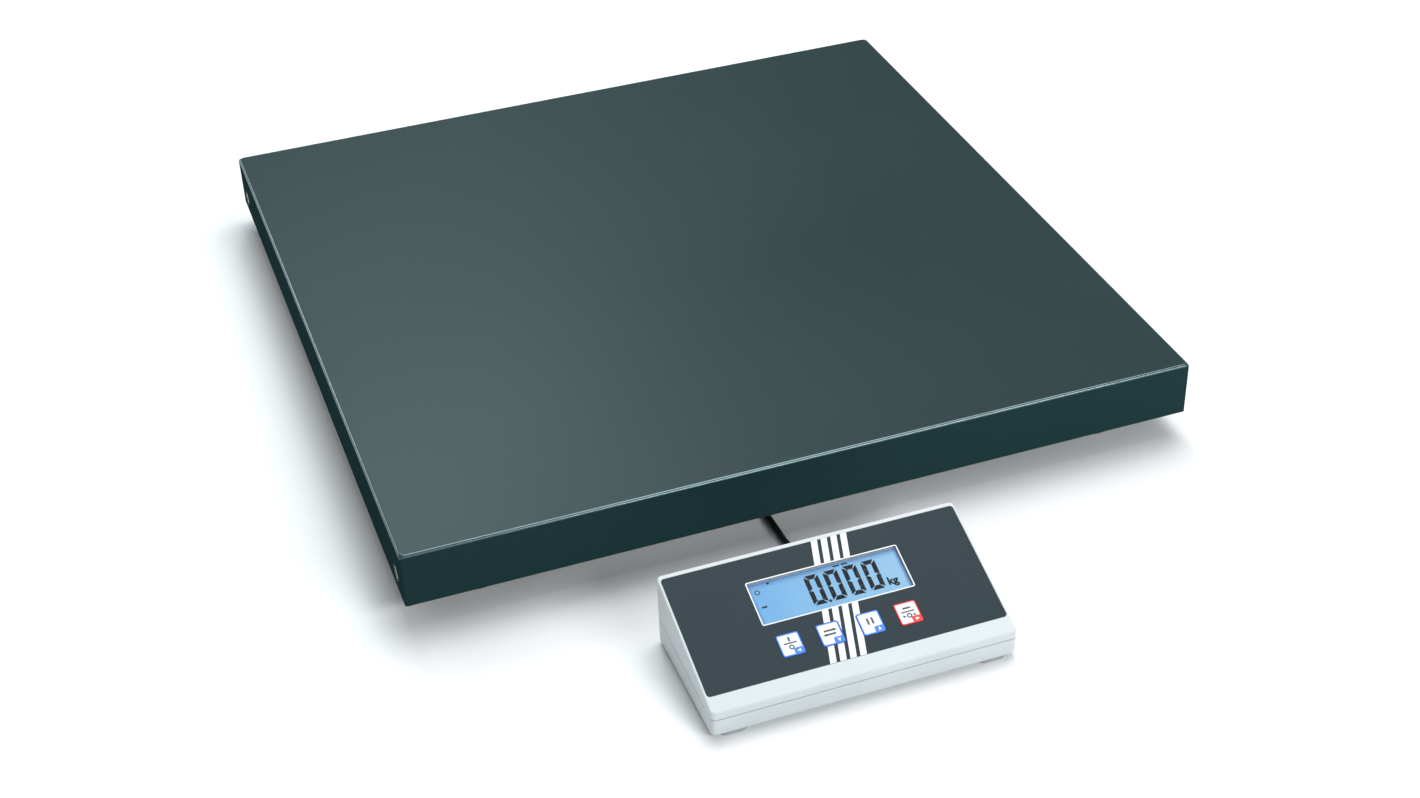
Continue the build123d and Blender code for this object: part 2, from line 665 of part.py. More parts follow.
with BuildPart() as upper_housing:
    side_profile([(display_front_y, seam_height(display_front_y)), (display_front_y, display_front_height),
                  (display_rear_y, display_rear_height), (display_rear_y, seam_height(display_rear_y))],
                 display_left_x, display_right_x)
    fillet(upper_housing.edges().filter_by(Axis.Z), housing_corner)
    fillet(facing_up(upper_housing).edges(), housing_edge)
    side_profile([(inner_front_y, seam_height(inner_front_y) - 1),
                  (inner_front_y, slope_height(inner_front_y, top_wall)),
                  (inner_rear_y, slope_height(inner_rear_y, top_wall)),
                  (inner_rear_y, seam_height(inner_rear_y) - 1)],
                 display_left_x + housing_wall, display_right_x - housing_wall, Mode.SUBTRACT)
    for x, y in boss_places:
        top = slope_height(y, top_wall - 0.5)
        with BuildSketch(Plane.XY.offset(seam_height(y) - 3)) as boss:
            with Locations((x, y)):
                Circle(boss_radius)
        extrude(boss.sketch, amount=top - seam_height(y) + 3)
    for x, y in board_post_places:
        with BuildSketch(face.offset(-board_depth)) as post:
            with Locations((x, y)):
                Circle(post_radius)
        extrude(post.sketch, amount=board_depth - top_wall + 0.3)
    side_profile([(display_front_y - 1, 0), (display_front_y - 1, seam_height(display_front_y - 1)),
                  (display_rear_y + 1, seam_height(display_rear_y + 1)), (display_rear_y + 1, 0)],
                 display_left_x - 1, display_right_x + 1, Mode.SUBTRACT)
    for x, y in boss_places:
        rod((x, y, seam_height(y) - 2), (0, 0, 1), housing_screw_radius, 4.2, mode=Mode.SUBTRACT)
    for x, y in board_post_places:
        with BuildSketch(face.offset(-board_depth)) as post_hole:
            with Locations((x, y)):
                Circle(1.0)
        extrude(post_hole.sketch, amount=4, mode=Mode.SUBTRACT)
    face_pocket((panel_width, panel_length), panel_centre, panel_corner + 0.1, -5, recess_depth)
    face_pocket(grown(window_size, -opening_inset), window_centre, 1.0, 0, top_wall + 1)
upper_housing.part.label = "upper_housing"
export_step(upper_housing.part, "parts/upper_housing.step")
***
= EXERCISE DIRECTIONS =
Please restate the whole listing word for word.

= TASK RESPONSE =
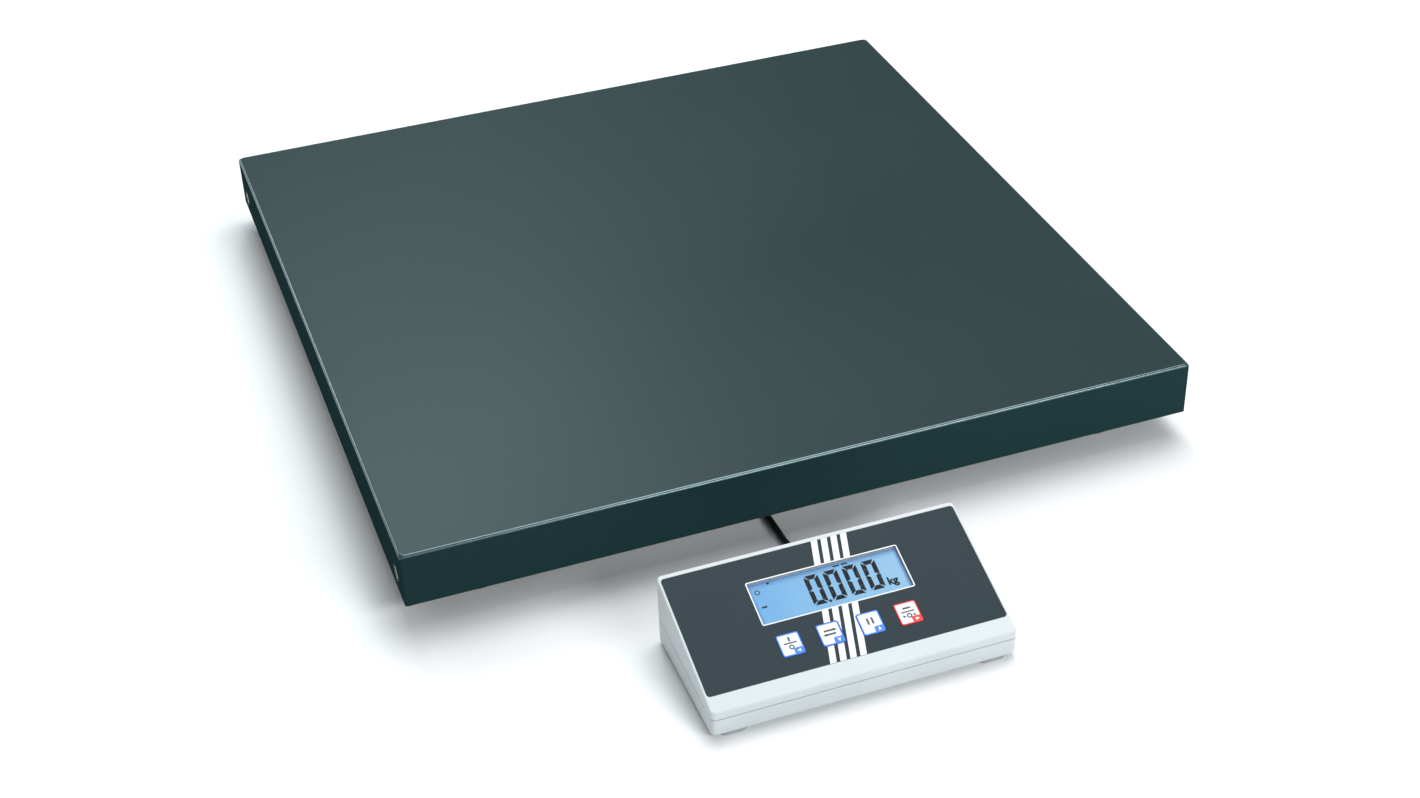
Continue the build123d and Blender code for this object: part 2, from line 665 of part.py. More parts follow.
with BuildPart() as upper_housing:
    side_profile([(display_front_y, seam_height(display_front_y)), (display_front_y, display_front_height),
                  (display_rear_y, display_rear_height), (display_rear_y, seam_height(display_rear_y))],
                 display_left_x, display_right_x)
    fillet(upper_housing.edges().filter_by(Axis.Z), housing_corner)
    fillet(facing_up(upper_housing).edges(), housing_edge)
    side_profile([(inner_front_y, seam_height(inner_front_y) - 1),
                  (inner_front_y, slope_height(inner_front_y, top_wall)),
                  (inner_rear_y, slope_height(inner_rear_y, top_wall)),
                  (inner_rear_y, seam_height(inner_rear_y) - 1)],
                 display_left_x + housing_wall, display_right_x - housing_wall, Mode.SUBTRACT)
    for x, y in boss_places:
        top = slope_height(y, top_wall - 0.5)
        with BuildSketch(Plane.XY.offset(seam_height(y) - 3)) as boss:
            with Locations((x, y)):
                Circle(boss_radius)
        extrude(boss.sketch, amount=top - seam_height(y) + 3)
    for x, y in board_post_places:
        with BuildSketch(face.offset(-board_depth)) as post:
            with Locations((x, y)):
                Circle(post_radius)
        extrude(post.sketch, amount=board_depth - top_wall + 0.3)
    side_profile([(display_front_y - 1, 0), (display_front_y - 1, seam_height(display_front_y - 1)),
                  (display_rear_y + 1, seam_height(display_rear_y + 1)), (display_rear_y + 1, 0)],
                 display_left_x - 1, display_right_x + 1, Mode.SUBTRACT)
    for x, y in boss_places:
        rod((x, y, seam_height(y) - 2), (0, 0, 1), housing_screw_radius, 4.2, mode=Mode.SUBTRACT)
    for x, y in board_post_places:
        with BuildSketch(face.offset(-board_depth)) as post_hole:
            with Locations((x, y)):
                Circle(1.0)
        extrude(post_hole.sketch, amount=4, mode=Mode.SUBTRACT)
    face_pocket((panel_width, panel_length), panel_centre, panel_corner + 0.1, -5, recess_depth)
    face_pocket(grown(window_size, -opening_inset), window_centre, 1.0, 0, top_wall + 1)
upper_housing.part.label = "upper_housing"
export_step(upper_housing.part, "parts/upper_housing.step")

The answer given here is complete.